AT: Only a dozen states recognize what happened to the Yezidis as genocide, including only one Arab-majority country, Iraq. Why is that? And how has such recognition—by the United States, the European Union, the United Kingdom, as well as Iraq, among others—served the Yezidi cause?
LZ: Thirteen countries and parliaments have recognized the Yezidi genocide until now, most recently the United Kingdom in 2023. The United Nations Security Council has also recognized what happened to the Yezidis as genocide following the conclusive evidence of the United Nations Investigative Team to Promote Accountability for Crimes Committed by Da’esh/ISIL (UNITAD), a mechanism established to document these crimes. The Council of Europe and European Union as well have recognized the Yezidi genocide and other crimes against humanity. Iraq recognized the Yezidi genocide in 2021 with the ratification of the Yezidi Survivors Law by parliament. However, its implementation has been limited and requires significantly more political will for the impact of recognition to be truly felt and trusted by the Yezidi community and other communities that suffered under the Islamic State.

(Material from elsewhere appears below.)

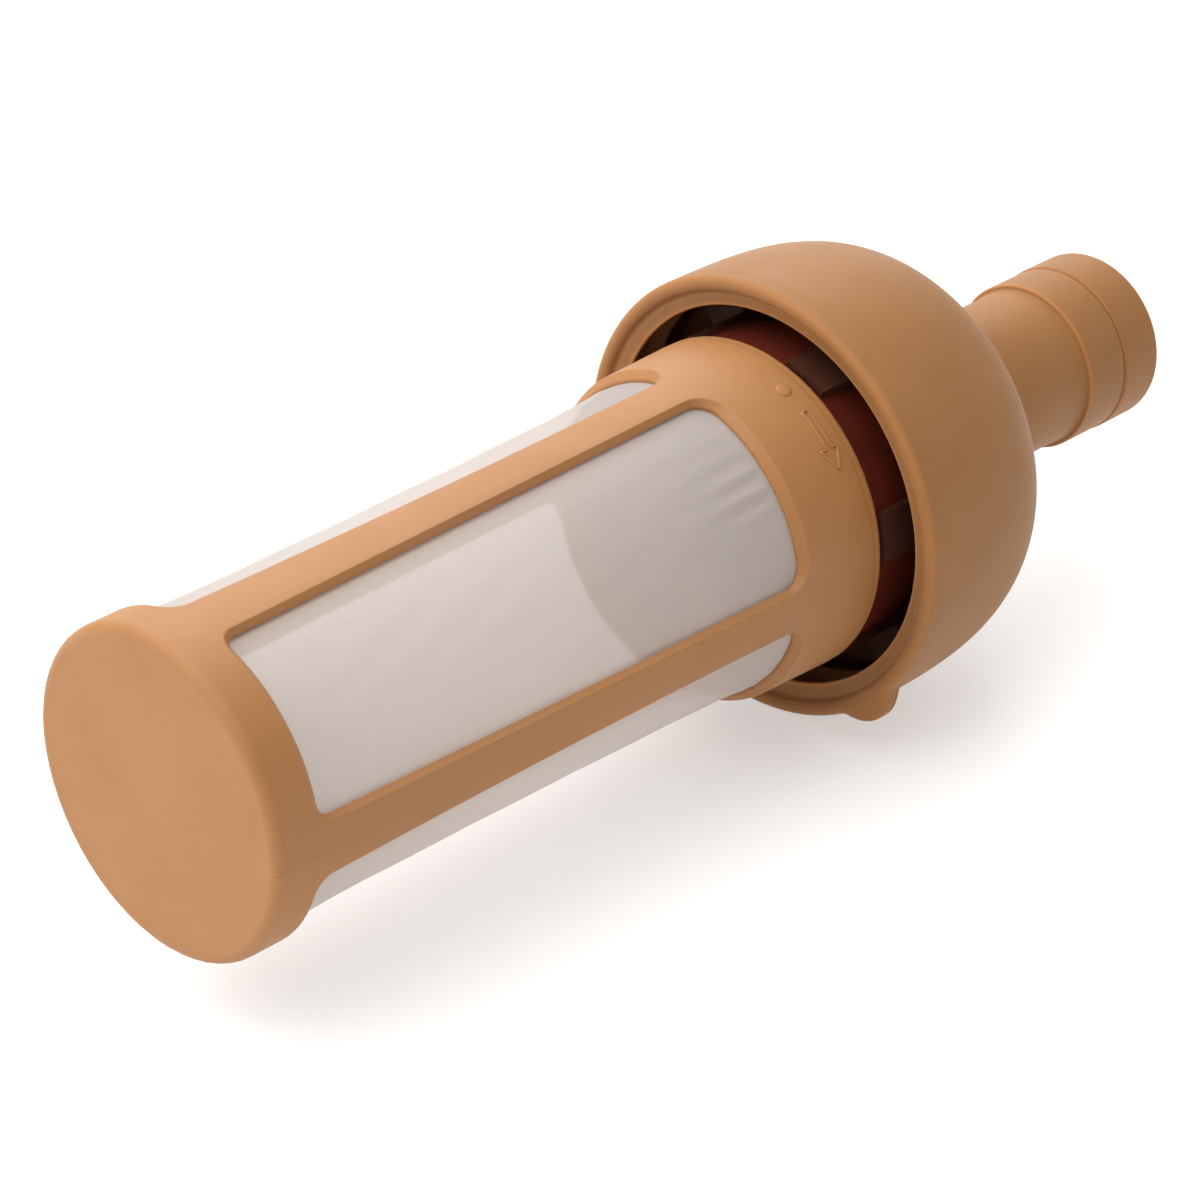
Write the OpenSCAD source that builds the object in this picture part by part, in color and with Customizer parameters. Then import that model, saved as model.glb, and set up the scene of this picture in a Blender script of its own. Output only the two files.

Recognition activates an important moral responsibility by states and governments internationally toward a cause that would otherwise feel so far away from home. It helps open up opportunities for prosecutions against Islamic State members, funding and aid, permanent residency and citizenship tracks for those Yezidis who feel they can no longer remain in Iraq, and diplomatic support to lobby for community rights in Iraq and the Kurdistan Region.
AT: In cases of genocide, accountability is crucial. What legal avenues are available for the Yezidi community to pursue accountability? Additionally, who is responsible for compensation?
LZ: At an international level, states such as the Netherlands and Sweden are beginning their first trials against Islamic State members this year. France will follow in 2025. These tribunals will give Yezidi survivors the chance to have their day in court and present their testimonies on life under Islamic State captivity. To date, nine convictions against Islamic State members and their wives have taken place in Germany, and three members were convicted of crimes of genocide against the Yezidi people.
Iraq holds immense responsibility, as does the Kurdistan Regional Government, in enabling legal avenues for justice. But Iraq still does not have a legal framework to prosecute Islamic State members for crimes of genocide. A draft law by the Office of the Prime Minister proposing to criminalize genocide, war crimes, and crimes against humanity has not materialized into national legislation. Until now, the few cases that have made it to court are for crimes of terrorism, in which Yezidi survivors have not participated or given testimony. The Yezidi Survivors Law has acknowledged the suffering of survivors and created legal mechanisms for reparations and compensation, but these have yet to be implemented.
Given that Iraq has not ratified the Rome Statute that established the International Criminal Court (ICC) for crimes of genocide and war crimes, among others, the ICC would only have jurisdiction over alleged crimes committed on Iraqi territory by nationals of States Parties, and thus it has not been possible to bring Yezidi genocide cases to the ICC.
UNITAD, with Yezidi nongovernmental organizations such as Yazda, have led evidence-building efforts in the last seven years to document the testimonies of survivors and witnesses. The available evidence is enormous, with tremendous opportunities to identify, arrest, and prosecute Islamic State militants who participated in the killing, kidnapping, and enslavement of Yezidis. However, painfully, UNITAD will prematurely end its efforts in September of this year, with no funding available for an administratively-accessible archive for prosecutors and governments. This will slow the quest for justice, so it is essential that the international community support the advocacy efforts of Yezidi nongovernmental organizations and survivors to maintain an independent and accessible repository of high-quality and verified evidence.
AT: What are the main dynamics affecting the Yezidi community today, insofar as the genocide was superseded by events in Iraq and neighboring Syria, including Turkish military operations in Syria and to a lesser extent in Iraq?
LZ: Sinjar remains very unstable and unsafe for the Yezidis and all historical Sinjari communities. Rebuilding a viable and prosperous Sinjar for its people when they do not have political representation and decisionmaking power will be an almost impossible task, making calls for free and representative local elections an urgent requirement. The Sinjar Agreement, which was meant to enable effective governance of this disputed region between the central government of Iraq and the Kurdistan Regional Government, has failed in both design and implementation, especially because local communities were not part of the decisionmaking and consultative process. This has helped create a power vacuum and incentivized a dozen armed groups to assert control in Sinjar, both in terms of security and administration. Turkey continues to bombard the community’s villages under the pretext of targeting outposts of the Kurdistan Workers Party, while Iran is strengthening its grip on Sinjar by backing certain armed groups. With no meaningful budget approved by the Iraqi government for the reconstruction of Sinjar, there is still no infrastructure and basic needs are far from being met. With the closure of the IDP camps, which had been set for July 31 of this year but has just been postponed, displaced populations are being forced back to their homeland, but with neither homes nor safety awaiting them. These dynamics, decisions, and inactions are increasing the risk that the Yezidi people will be forced to leave Sinjar and the Middle East forever.